What price-to-rent ratio makes buying clearly better?

A price-to-rent ratio below 15 strongly favors buying. Between 15 and 20 is a gray zone that depends on local appreciation expectations and your planned tenure. Above 20, renting is typically the better financial choice unless you expect unusually strong price appreciation.

How does a 7% mortgage rate change the math compared to 3%?

A 7% rate roughly doubles the monthly interest cost compared to 3% on the same loan amount. That pushes the break-even horizon from the traditional four to five years out to seven or eight years in many markets, and it makes the opportunity cost of the down payment much more significant relative to the equity you build.

Should I wait for rates to drop before buying?

Timing the rate market is notoriously difficult, and waiting means paying rent in the interim. A better strategy is to buy when your personal break-even math works at current rates, and refinance later if rates fall. Do not buy on the assumption that you will refinance; buy because the numbers work today.

Does buying ever make sense if I plan to move in three years?

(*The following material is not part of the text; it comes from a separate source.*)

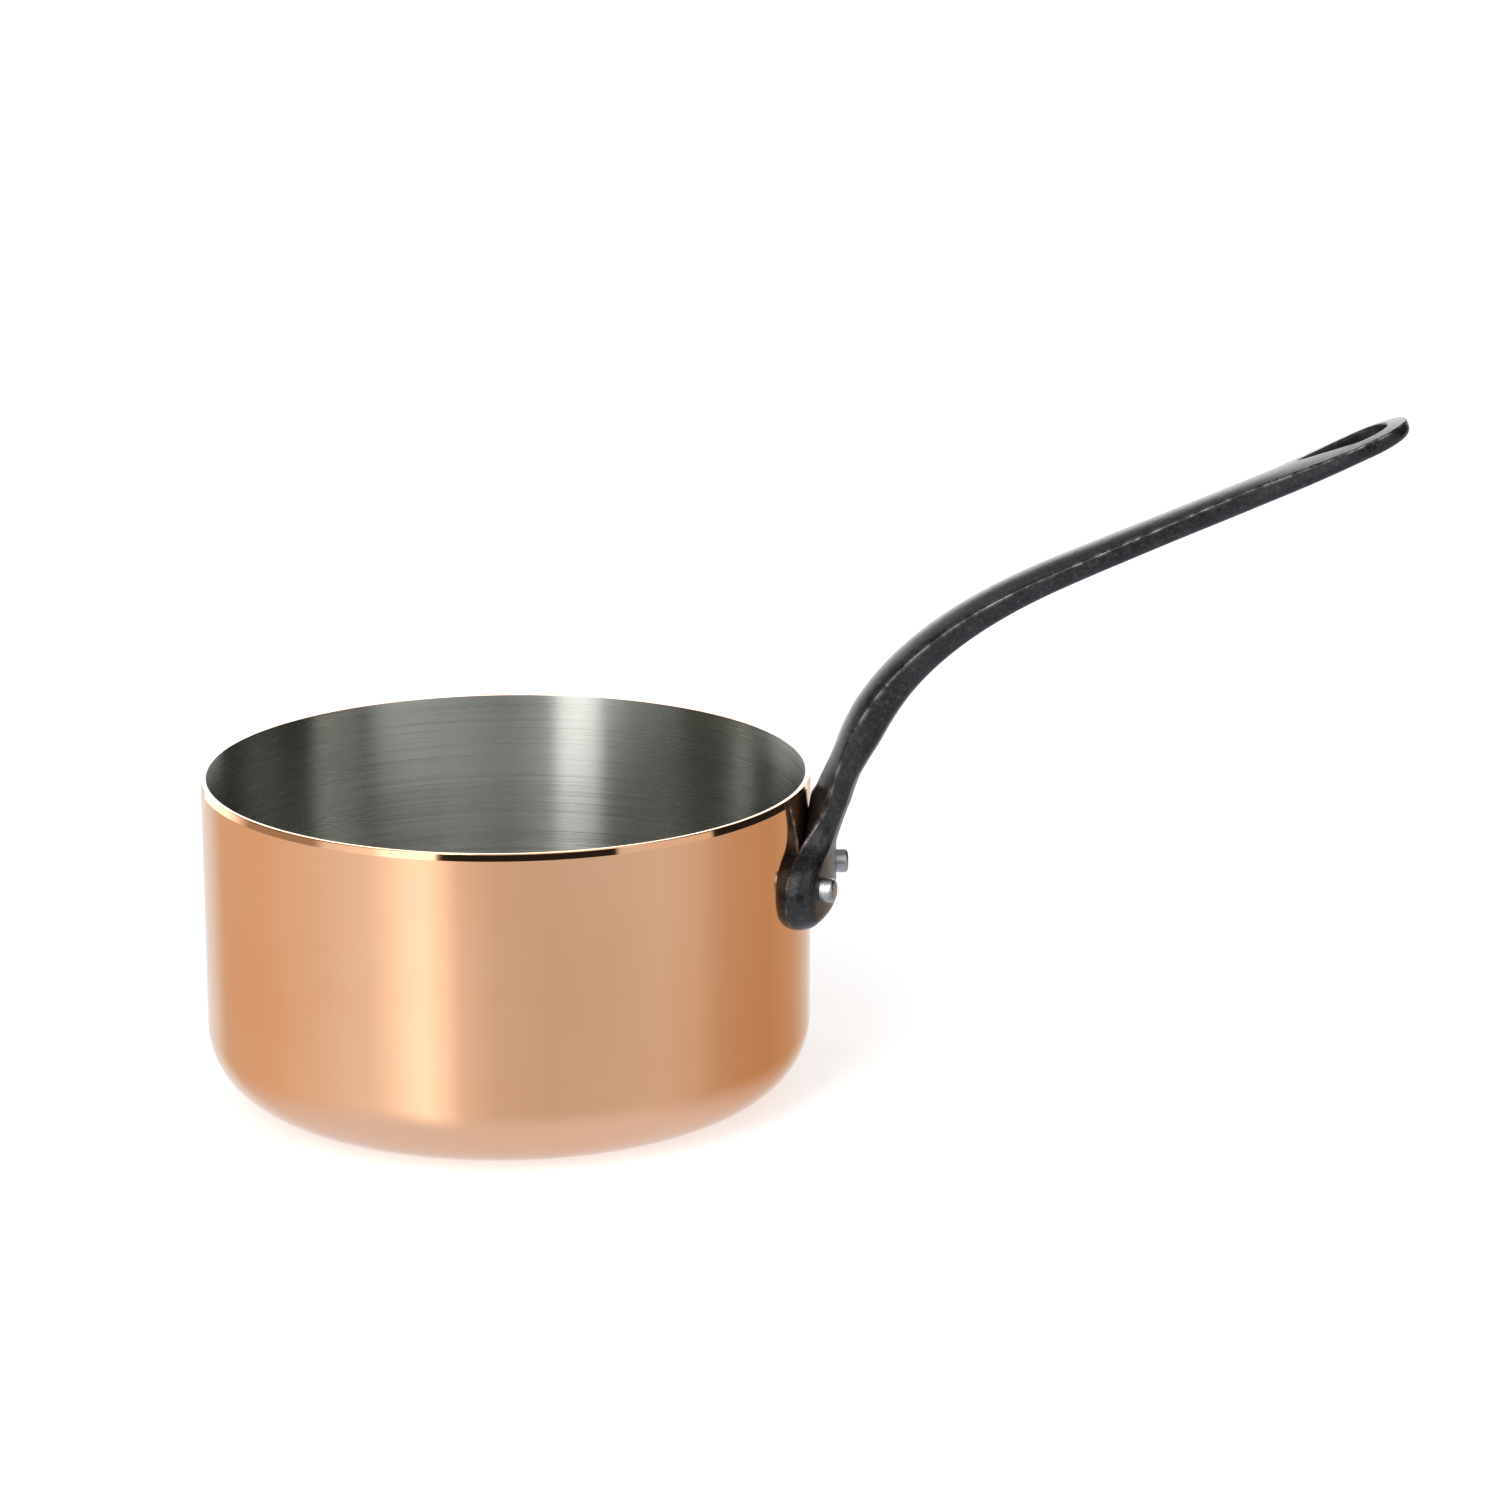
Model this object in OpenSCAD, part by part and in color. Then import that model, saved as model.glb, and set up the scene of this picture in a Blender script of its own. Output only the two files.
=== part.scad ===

Almost never in a normal market. The closing costs on both ends, plus the front-loaded interest, almost guarantee a financial loss over such a short horizon. The exception is in markets with extreme price appreciation, which is a speculative bet rather than a sound financial plan.

Key Takeaways

  • In 2025's high-rate environment, the rent-versus-buy break-even horizon has stretched from four to five years out to seven or eight years in most U.S. metros.
  • The opportunity cost of the down payment — invested at 7% — is the single largest invisible cost of buying, and the largest financial advantage of renting.
  • Buying only beats renting when you stay long enough to amortize roughly 10% of purchase price in transaction costs and front-loaded interest.
  • A price-to-rent ratio below 15 favors buying; above 20 favors renting; between is market-dependent.
  • When mortgage rates exceed expected equity returns, renting and investing becomes mathematically superior.
  • Lifestyle factors — stability, flexibility, temperament — often deserve as much weight as the financial break-even table.